--- THE PROBLEM ---
Repeat the listing below in full, exactly as it stands.

↓

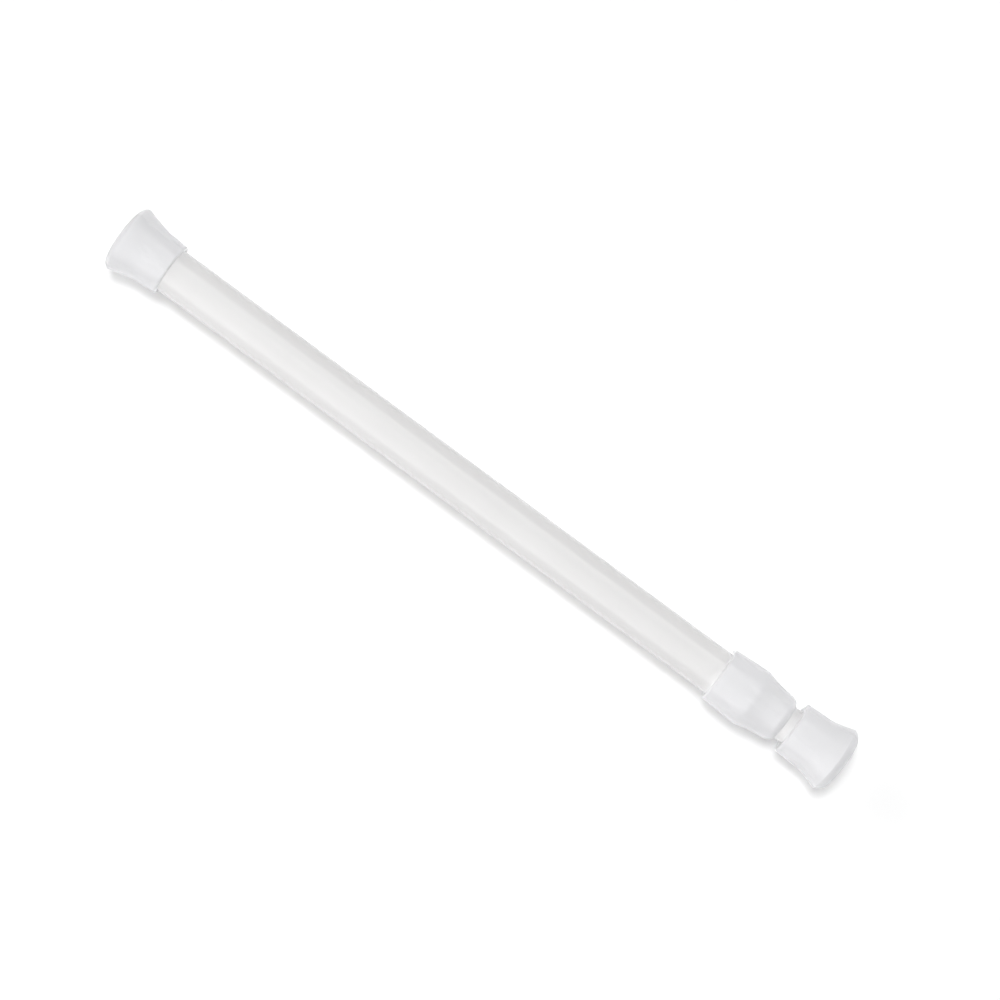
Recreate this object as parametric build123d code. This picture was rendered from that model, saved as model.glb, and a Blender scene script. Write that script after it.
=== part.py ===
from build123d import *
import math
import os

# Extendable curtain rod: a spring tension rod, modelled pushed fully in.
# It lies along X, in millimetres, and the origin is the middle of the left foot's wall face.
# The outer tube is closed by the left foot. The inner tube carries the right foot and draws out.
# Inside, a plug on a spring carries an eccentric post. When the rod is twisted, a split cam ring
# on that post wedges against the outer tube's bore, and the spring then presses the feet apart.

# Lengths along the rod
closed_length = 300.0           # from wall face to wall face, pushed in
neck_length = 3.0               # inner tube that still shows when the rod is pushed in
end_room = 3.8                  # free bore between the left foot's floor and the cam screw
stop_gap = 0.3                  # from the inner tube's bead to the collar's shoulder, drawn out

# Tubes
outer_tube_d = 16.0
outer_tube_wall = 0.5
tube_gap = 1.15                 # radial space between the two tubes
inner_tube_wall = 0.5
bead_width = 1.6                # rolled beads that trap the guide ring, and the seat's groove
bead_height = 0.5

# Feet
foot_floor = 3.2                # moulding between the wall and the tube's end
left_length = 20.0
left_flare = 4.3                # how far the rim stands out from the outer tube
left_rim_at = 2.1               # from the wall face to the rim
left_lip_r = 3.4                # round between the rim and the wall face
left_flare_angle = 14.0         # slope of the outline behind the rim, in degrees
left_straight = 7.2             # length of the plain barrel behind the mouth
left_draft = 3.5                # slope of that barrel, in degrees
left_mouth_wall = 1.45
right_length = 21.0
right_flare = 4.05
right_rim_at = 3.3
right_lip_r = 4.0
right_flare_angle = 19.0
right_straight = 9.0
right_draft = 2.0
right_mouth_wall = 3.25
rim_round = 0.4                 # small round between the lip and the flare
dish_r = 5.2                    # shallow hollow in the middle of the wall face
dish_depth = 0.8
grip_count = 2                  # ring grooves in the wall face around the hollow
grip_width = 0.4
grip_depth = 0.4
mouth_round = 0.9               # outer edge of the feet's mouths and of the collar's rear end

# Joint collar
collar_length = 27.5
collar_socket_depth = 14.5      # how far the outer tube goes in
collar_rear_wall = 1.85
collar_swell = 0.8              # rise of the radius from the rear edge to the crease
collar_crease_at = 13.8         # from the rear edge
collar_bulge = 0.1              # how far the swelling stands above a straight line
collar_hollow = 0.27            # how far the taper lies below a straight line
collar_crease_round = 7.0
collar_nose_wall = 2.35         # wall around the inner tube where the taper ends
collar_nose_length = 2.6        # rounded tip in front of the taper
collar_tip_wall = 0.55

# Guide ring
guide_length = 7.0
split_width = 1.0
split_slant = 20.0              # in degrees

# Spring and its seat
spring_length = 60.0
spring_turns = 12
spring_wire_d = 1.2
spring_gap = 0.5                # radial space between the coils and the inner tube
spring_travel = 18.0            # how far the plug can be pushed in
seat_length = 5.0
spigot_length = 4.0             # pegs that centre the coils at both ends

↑

--- SOLUTION FOR THIS TASK ---
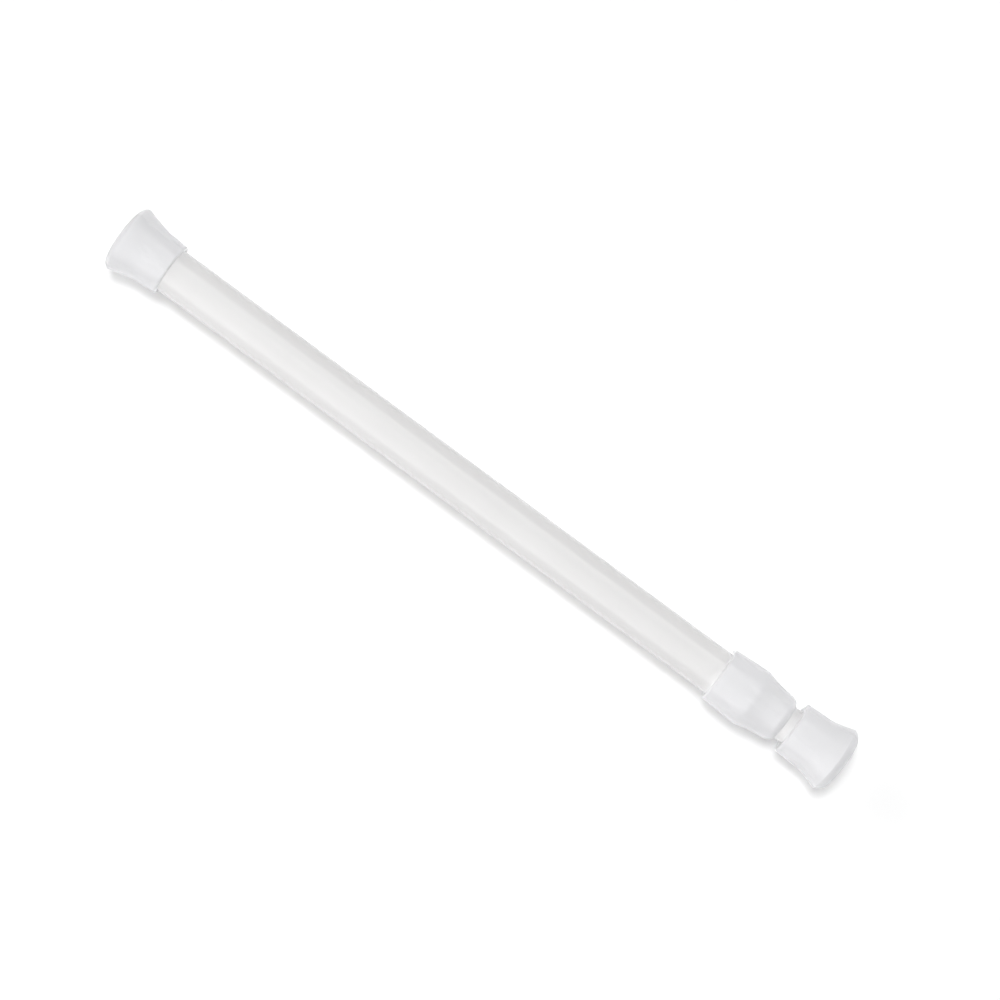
Recreate this object as parametric build123d code. This picture was rendered from that model, saved as model.glb, and a Blender scene script. Write that script after it.
=== part.py ===
from build123d import *
import math
import os

# Extendable curtain rod: a spring tension rod, modelled pushed fully in.
# It lies along X, in millimetres, and the origin is the middle of the left foot's wall face.
# The outer tube is closed by the left foot. The inner tube carries the right foot and draws out.
# Inside, a plug on a spring carries an eccentric post. When the rod is twisted, a split cam ring
# on that post wedges against the outer tube's bore, and the spring then presses the feet apart.

# Lengths along the rod
closed_length = 300.0           # from wall face to wall face, pushed in
neck_length = 3.0               # inner tube that still shows when the rod is pushed in
end_room = 3.8                  # free bore between the left foot's floor and the cam screw
stop_gap = 0.3                  # from the inner tube's bead to the collar's shoulder, drawn out

# Tubes
outer_tube_d = 16.0
outer_tube_wall = 0.5
tube_gap = 1.15                 # radial space between the two tubes
inner_tube_wall = 0.5
bead_width = 1.6                # rolled beads that trap the guide ring, and the seat's groove
bead_height = 0.5

# Feet
foot_floor = 3.2                # moulding between the wall and the tube's end
left_length = 20.0
left_flare = 4.3                # how far the rim stands out from the outer tube
left_rim_at = 2.1               # from the wall face to the rim
left_lip_r = 3.4                # round between the rim and the wall face
left_flare_angle = 14.0         # slope of the outline behind the rim, in degrees
left_straight = 7.2             # length of the plain barrel behind the mouth
left_draft = 3.5                # slope of that barrel, in degrees
left_mouth_wall = 1.45
right_length = 21.0
right_flare = 4.05
right_rim_at = 3.3
right_lip_r = 4.0
right_flare_angle = 19.0
right_straight = 9.0
right_draft = 2.0
right_mouth_wall = 3.25
rim_round = 0.4                 # small round between the lip and the flare
dish_r = 5.2                    # shallow hollow in the middle of the wall face
dish_depth = 0.8
grip_count = 2                  # ring grooves in the wall face around the hollow
grip_width = 0.4
grip_depth = 0.4
mouth_round = 0.9               # outer edge of the feet's mouths and of the collar's rear end

# Joint collar
collar_length = 27.5
collar_socket_depth = 14.5      # how far the outer tube goes in
collar_rear_wall = 1.85
collar_swell = 0.8              # rise of the radius from the rear edge to the crease
collar_crease_at = 13.8         # from the rear edge
collar_bulge = 0.1              # how far the swelling stands above a straight line
collar_hollow = 0.27            # how far the taper lies below a straight line
collar_crease_round = 7.0
collar_nose_wall = 2.35         # wall around the inner tube where the taper ends
collar_nose_length = 2.6        # rounded tip in front of the taper
collar_tip_wall = 0.55

# Guide ring
guide_length = 7.0
split_width = 1.0
split_slant = 20.0              # in degrees

# Spring and its seat
spring_length = 60.0
spring_turns = 12
spring_wire_d = 1.2
spring_gap = 0.5                # radial space between the coils and the inner tube
spring_travel = 18.0            # how far the plug can be pushed in
seat_length = 5.0
spigot_length = 4.0             # pegs that centre the coils at both ends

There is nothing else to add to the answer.